The reason my eyes roll is this marketing madness that swirls around this kid. How is it that a boy (what is he, 12??) is already releasing an autobiography? What on earth could he possibly have to say? How many pages is it? Well, I guess you use more pages when you’re writing in crayon. Oh, make me stop.
The latest gimmick I read about is a new line of nail polish. Justin Beiber nail polish. OMG. Yes, the kid can sing and he obviously has that “little girl magnet” quality. But nail polish? There have been a lot of jokes, internet pranks and falsehoods that have swirled around since Bieber’s rise to fame, and you have to admit that the way he has been marketed, managed and merchandised since he was just a rising star on YouTube is nothing short of nuts.
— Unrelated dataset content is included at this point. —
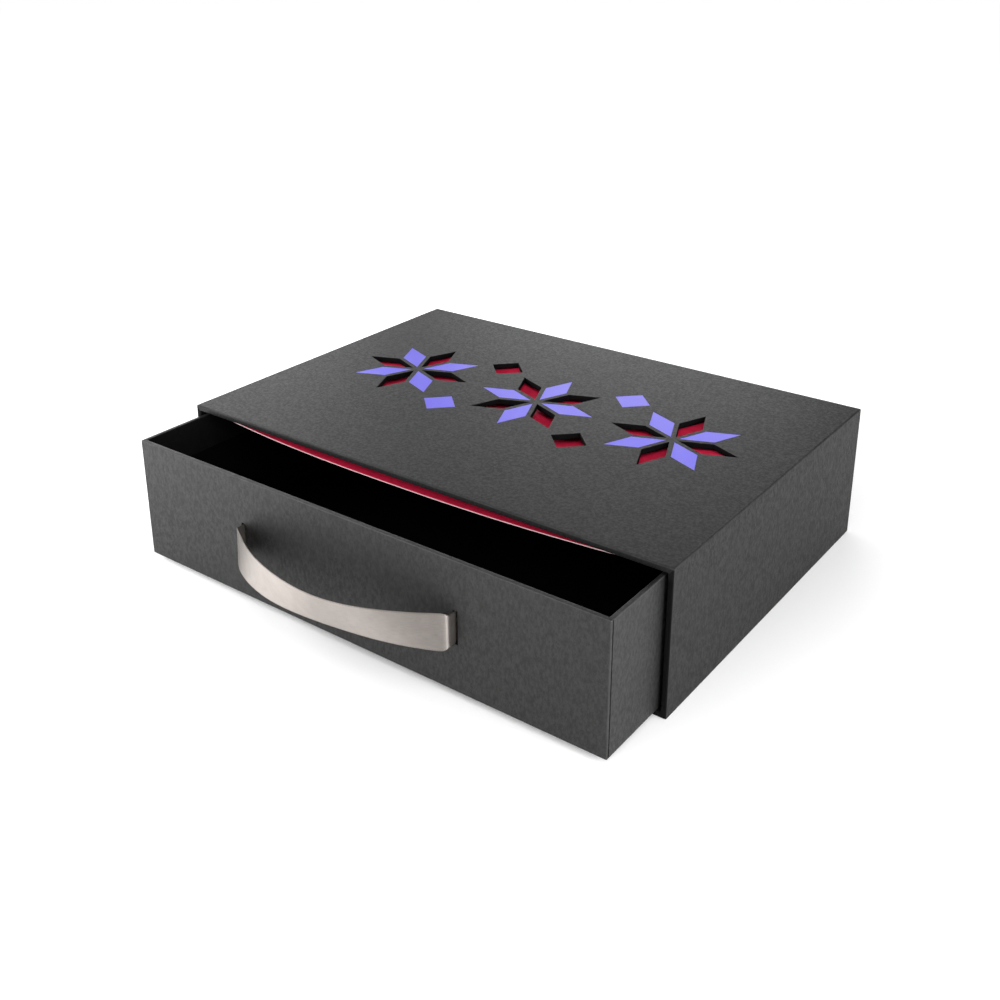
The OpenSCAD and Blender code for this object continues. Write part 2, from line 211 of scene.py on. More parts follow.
def add_loft(bm, rings):
    """A closed skin over rings with as many points each, flat at both ends."""
    rows = [[bm.verts.new(point) for point in ring] for ring in rings]
    count = len(rings[0])
    faces = []
    for row, following in zip(rows, rows[1:]):
        for i in range(count):
            j = (i + 1) % count
            faces.append(bm.faces.new((row[i], row[j], following[j], following[i])))
    faces.append(bm.faces.new(rows[0][::-1]))
    faces.append(bm.faces.new(rows[-1]))
    return faces


def make_object(name, bm):
    """An object in metres from a mesh in millimetres."""
    bmesh.ops.recalc_face_normals(bm, faces=bm.faces)
    bmesh.ops.scale(bm, vec=(MM, MM, MM), verts=bm.verts)
    mesh = bpy.data.meshes.new(name)
    bm.to_mesh(mesh)
    bm.free()
    obj = bpy.data.objects.new(name, mesh)
    bpy.context.collection.objects.link(obj)
    return obj


def apply_modifiers(obj):
    """Make the modified mesh the object's own."""
    graph = bpy.context.evaluated_depsgraph_get()
    mesh = bpy.data.meshes.new_from_object(obj.evaluated_get(graph))
    old = obj.data
    obj.modifiers.clear()
    obj.data = mesh
    bpy.data.meshes.remove(old)


def cut(obj, bm):
    """Cut closed shapes out of a piece."""
    cutter = make_object("cutter", bm)
    modifier = obj.modifiers.new("cut", "BOOLEAN")
    modifier.solver = "EXACT"
    modifier.operation = "DIFFERENCE"
    modifier.object = cutter
    apply_modifiers(obj)
    bpy.data.objects.remove(cutter)


def shade(obj, sharp=35):
    """Smooth shading that keeps flat faces flat and sharp edges sharp."""
    obj.data.shade_smooth()
    obj.data.set_sharp_from_angle(angle=math.radians(sharp))
    modifier = obj.modifiers.new("normals", "WEIGHTED_NORMAL")
    modifier.keep_sharp = True


def dress(obj, body, materials, replaced):
    """Say what a piece rides on, its finish, and the CAD nodes that it stands for."""
    for material in materials:
        obj.data.materials.append(material)
    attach(obj, body)
    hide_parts(*replaced)


# ---------- folded paper shells ----------

FOLD_STEPS = 5
CORNER_STEPS = 4


def rounded_profile(corners):
    """A right-angled profile with round corners, from (inset, level, radius)."""
    points = []
    for i, (inset, level, radius) in enumerate(corners):
        here = Vector((inset, level))
        if radius == 0:
            points.append(here)
            continue
        before = (Vector(corners[i - 1][:2]) - here).normalized() * radius
        after = (Vector(corners[i + 1][:2]) - here).normalized() * radius
        centre = here + before + after
        for step in range(FOLD_STEPS + 1):
            angle = math.pi / 2 * step / FOLD_STEPS
            points.append(centre - after * math.cos(angle) - before * math.sin(angle))
    return points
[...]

It’s no wonder people like to make fun of him.
Okay, so I should confess something before I go any further. When I was 13 I developed a large crush on Donny Osmond. I read every Teen Beat magazine I could get my chubby hands on and put posters of him on my bedroom wall. I bought all his records and sang “Puppy Love” along with him at the top of my lungs, so I ‘get’ these little girls who have “Bieber Fever”. Donny Osmond somehow survived the 80’s when his career took a nose dive and then he managed to reinvent himself enough to go on to other things. Other teen idols don’t do so well in between the healed acne and the grey hairs. Whatever happened to David Cassidy, Bobby Sherman, Leif Garrett and Debbie Gibson?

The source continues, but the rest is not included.